▶ Task objective
Restrict the output to the lines below starting at the one that contains "for number, side" and ending at the one that contains "zip(*points))), Vector(map(max, zip(*points)))", and restate them word for word, both ends included.
-- Start Source data --
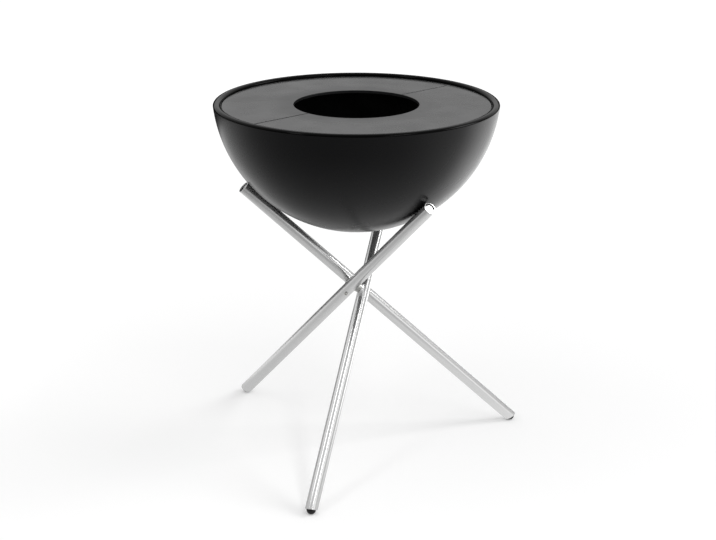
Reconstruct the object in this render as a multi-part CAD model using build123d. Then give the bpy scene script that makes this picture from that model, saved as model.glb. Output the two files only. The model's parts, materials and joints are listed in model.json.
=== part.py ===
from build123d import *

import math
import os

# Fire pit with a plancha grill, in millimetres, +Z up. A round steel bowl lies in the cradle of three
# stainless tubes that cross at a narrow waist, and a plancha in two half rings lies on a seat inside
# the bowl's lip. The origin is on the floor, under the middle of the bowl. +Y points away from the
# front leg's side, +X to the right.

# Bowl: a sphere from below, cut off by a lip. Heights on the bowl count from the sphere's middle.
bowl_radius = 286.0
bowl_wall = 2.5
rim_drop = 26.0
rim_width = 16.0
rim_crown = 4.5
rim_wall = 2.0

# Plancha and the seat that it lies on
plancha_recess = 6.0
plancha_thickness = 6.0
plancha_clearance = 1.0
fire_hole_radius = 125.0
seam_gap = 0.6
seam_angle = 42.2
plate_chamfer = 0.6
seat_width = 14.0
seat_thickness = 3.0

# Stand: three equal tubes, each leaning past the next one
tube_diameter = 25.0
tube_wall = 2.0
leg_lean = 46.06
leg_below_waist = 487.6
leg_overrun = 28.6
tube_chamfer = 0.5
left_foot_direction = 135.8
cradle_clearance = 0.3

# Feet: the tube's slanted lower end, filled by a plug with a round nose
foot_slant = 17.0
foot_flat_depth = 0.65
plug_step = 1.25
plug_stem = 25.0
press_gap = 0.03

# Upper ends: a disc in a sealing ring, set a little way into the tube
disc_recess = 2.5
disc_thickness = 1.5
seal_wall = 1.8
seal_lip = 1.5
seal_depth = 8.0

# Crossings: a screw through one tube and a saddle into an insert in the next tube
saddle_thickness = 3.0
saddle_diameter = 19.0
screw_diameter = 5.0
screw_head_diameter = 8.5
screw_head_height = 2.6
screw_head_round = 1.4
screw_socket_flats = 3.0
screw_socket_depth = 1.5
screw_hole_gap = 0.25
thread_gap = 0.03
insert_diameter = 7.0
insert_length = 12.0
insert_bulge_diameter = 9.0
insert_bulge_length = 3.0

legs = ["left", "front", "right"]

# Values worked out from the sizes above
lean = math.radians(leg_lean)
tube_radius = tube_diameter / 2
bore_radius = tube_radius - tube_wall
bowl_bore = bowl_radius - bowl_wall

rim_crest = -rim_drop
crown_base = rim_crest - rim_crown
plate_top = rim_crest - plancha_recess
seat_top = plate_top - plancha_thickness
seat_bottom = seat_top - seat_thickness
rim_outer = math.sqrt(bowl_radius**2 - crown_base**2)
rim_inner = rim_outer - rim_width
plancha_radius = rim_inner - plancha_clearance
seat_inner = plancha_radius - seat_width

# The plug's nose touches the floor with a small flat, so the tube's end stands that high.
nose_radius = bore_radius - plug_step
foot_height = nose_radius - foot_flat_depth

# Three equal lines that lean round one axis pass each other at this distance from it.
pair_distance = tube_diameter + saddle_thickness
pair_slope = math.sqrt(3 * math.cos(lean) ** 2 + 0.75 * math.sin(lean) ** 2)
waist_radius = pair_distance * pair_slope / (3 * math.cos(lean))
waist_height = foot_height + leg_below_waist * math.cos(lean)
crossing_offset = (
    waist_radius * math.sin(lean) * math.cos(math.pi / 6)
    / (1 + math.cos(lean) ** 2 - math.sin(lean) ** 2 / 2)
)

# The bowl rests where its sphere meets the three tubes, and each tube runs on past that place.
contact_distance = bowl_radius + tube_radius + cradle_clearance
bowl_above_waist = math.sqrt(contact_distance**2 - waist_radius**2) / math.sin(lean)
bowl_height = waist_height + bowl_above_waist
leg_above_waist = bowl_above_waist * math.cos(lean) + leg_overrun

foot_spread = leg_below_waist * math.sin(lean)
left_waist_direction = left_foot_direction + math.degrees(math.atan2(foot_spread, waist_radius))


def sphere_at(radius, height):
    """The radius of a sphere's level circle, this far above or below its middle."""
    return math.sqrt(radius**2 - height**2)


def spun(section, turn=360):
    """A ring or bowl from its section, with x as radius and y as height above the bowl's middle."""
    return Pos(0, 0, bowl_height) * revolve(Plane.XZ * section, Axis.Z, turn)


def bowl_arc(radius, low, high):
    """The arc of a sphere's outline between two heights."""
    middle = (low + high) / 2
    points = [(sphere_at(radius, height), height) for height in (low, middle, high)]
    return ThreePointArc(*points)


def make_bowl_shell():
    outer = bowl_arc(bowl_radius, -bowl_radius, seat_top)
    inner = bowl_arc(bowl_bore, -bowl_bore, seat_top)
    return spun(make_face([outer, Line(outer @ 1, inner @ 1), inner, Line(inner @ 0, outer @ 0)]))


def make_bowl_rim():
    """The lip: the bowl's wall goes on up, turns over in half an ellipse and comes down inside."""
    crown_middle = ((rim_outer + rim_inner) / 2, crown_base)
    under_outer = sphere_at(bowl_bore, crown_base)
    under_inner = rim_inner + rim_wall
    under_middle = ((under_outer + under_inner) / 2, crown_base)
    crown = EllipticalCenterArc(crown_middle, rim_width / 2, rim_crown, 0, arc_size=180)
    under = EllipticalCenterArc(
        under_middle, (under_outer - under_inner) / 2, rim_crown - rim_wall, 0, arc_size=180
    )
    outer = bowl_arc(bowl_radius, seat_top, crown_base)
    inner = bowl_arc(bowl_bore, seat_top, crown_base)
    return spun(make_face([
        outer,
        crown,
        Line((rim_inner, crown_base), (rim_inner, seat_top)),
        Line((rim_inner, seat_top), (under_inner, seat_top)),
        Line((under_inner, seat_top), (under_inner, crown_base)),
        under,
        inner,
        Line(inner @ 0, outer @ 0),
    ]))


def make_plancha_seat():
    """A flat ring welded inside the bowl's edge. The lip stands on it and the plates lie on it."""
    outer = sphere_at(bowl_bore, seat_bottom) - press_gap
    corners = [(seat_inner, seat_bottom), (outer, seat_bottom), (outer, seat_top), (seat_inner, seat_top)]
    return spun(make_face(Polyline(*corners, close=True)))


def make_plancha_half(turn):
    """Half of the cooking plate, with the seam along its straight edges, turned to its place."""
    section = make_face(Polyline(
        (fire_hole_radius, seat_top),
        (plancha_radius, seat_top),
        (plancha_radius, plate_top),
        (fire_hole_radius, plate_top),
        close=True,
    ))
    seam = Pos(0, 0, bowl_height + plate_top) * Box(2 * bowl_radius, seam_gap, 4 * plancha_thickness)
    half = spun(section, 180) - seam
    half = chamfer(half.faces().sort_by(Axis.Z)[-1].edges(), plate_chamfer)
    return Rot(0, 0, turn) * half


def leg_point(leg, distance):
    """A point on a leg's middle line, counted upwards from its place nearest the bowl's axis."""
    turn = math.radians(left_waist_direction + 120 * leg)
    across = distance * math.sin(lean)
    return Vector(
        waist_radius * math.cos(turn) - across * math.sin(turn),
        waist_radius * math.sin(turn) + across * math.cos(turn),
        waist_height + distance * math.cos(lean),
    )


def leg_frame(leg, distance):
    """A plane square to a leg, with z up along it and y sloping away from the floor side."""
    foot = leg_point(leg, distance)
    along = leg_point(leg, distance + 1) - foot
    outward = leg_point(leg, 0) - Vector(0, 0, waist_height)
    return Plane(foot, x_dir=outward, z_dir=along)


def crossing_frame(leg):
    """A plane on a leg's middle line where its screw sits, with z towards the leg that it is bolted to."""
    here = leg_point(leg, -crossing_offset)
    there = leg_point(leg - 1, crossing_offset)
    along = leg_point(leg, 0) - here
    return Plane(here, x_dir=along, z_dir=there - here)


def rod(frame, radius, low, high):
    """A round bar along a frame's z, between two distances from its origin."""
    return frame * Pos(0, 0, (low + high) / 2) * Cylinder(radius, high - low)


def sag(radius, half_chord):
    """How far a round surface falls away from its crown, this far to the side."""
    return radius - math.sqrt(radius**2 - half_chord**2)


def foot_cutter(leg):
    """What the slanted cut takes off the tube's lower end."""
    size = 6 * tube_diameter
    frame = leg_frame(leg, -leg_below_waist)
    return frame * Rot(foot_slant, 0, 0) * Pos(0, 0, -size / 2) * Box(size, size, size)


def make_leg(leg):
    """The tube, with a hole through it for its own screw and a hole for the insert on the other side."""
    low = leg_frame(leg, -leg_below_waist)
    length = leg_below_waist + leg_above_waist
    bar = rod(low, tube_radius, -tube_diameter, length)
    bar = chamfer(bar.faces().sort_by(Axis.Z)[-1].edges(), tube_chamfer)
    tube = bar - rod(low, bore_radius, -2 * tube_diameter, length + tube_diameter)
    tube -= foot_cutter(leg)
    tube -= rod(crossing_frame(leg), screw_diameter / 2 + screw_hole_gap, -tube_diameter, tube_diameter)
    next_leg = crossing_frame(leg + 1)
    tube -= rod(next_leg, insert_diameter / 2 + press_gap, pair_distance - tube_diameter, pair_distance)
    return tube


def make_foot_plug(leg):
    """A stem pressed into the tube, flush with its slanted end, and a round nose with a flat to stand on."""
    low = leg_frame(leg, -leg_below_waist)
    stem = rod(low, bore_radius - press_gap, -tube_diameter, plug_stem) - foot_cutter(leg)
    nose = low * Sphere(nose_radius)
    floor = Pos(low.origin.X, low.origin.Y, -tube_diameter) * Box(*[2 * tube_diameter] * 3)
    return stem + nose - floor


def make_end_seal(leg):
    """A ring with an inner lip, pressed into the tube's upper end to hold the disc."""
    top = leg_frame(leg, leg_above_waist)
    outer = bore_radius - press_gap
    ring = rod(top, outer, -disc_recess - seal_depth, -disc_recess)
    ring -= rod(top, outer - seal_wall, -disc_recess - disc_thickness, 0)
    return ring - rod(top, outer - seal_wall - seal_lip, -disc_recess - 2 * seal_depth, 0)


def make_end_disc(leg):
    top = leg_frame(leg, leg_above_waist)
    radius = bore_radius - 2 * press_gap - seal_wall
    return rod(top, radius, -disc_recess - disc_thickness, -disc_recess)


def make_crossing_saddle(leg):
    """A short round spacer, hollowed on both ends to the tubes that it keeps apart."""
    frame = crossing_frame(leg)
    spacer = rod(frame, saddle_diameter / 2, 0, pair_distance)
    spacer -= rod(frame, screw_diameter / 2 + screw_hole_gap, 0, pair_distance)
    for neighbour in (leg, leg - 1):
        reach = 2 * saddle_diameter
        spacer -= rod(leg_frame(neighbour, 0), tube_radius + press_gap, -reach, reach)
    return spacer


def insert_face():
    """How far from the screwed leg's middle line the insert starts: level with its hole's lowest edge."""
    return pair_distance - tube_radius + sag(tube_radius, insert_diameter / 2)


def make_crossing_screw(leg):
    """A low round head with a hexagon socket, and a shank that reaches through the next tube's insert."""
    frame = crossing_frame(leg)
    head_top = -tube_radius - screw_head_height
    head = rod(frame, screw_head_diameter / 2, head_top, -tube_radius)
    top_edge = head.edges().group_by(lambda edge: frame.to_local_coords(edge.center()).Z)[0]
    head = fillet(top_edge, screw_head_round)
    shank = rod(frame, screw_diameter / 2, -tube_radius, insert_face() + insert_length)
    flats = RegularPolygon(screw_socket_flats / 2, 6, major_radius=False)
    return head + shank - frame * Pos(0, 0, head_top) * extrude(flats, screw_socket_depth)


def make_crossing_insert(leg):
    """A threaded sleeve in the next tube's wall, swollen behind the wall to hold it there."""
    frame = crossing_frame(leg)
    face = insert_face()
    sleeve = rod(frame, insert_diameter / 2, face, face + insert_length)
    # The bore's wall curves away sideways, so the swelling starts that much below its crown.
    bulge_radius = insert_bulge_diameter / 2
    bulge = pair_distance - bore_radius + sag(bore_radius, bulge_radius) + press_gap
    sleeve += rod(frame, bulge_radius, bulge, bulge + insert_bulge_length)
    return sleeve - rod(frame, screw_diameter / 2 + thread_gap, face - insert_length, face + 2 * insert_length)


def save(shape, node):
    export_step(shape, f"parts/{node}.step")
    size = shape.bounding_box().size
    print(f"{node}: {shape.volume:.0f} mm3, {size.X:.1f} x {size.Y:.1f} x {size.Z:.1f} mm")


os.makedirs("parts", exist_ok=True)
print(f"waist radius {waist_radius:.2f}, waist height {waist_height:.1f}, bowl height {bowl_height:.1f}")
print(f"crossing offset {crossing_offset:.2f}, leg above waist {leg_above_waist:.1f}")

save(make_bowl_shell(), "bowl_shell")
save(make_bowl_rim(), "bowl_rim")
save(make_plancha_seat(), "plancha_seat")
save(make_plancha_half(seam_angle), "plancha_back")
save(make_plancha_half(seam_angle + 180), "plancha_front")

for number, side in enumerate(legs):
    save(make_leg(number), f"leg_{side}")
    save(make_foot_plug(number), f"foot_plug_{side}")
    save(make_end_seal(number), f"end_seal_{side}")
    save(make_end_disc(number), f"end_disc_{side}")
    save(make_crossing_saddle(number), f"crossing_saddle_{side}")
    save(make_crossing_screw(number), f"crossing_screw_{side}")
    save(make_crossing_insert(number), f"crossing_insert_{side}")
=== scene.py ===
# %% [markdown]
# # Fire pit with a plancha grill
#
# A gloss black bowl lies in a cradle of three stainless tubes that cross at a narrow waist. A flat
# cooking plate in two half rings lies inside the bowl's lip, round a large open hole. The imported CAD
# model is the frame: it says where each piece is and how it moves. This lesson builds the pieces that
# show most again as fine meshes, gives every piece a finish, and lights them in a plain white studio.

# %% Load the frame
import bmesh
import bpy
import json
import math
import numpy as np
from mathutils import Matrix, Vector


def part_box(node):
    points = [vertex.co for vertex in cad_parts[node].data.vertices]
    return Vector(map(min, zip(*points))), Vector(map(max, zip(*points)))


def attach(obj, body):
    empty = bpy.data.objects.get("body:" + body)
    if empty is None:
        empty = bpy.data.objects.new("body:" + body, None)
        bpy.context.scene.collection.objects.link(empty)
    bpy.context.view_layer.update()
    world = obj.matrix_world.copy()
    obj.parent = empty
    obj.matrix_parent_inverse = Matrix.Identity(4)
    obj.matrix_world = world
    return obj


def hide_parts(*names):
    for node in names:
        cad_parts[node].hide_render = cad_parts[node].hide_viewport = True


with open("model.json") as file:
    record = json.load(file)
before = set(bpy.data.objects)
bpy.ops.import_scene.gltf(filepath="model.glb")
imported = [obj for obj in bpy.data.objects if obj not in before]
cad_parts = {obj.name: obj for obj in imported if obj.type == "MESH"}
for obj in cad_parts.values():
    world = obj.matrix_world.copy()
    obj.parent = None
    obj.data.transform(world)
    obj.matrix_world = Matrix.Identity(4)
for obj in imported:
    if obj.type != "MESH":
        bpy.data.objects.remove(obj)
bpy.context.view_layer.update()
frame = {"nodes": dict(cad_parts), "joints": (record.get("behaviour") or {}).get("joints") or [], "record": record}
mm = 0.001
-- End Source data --
▶ The answer
for number, side in enumerate(legs):
    save(make_leg(number), f"leg_{side}")
    save(make_foot_plug(number), f"foot_plug_{side}")
    save(make_end_seal(number), f"end_seal_{side}")
    save(make_end_disc(number), f"end_disc_{side}")
    save(make_crossing_saddle(number), f"crossing_saddle_{side}")
    save(make_crossing_screw(number), f"crossing_screw_{side}")
    save(make_crossing_insert(number), f"crossing_insert_{side}")
=== scene.py ===
# %% [markdown]
# # Fire pit with a plancha grill
#
# A gloss black bowl lies in a cradle of three stainless tubes that cross at a narrow waist. A flat
# cooking plate in two half rings lies inside the bowl's lip, round a large open hole. The imported CAD
# model is the frame: it says where each piece is and how it moves. This lesson builds the pieces that
# show most again as fine meshes, gives every piece a finish, and lights them in a plain white studio.

# %% Load the frame
import bmesh
import bpy
import json
import math
import numpy as np
from mathutils import Matrix, Vector


def part_box(node):
    points = [vertex.co for vertex in cad_parts[node].data.vertices]
    return Vector(map(min, zip(*points))), Vector(map(max, zip(*points)))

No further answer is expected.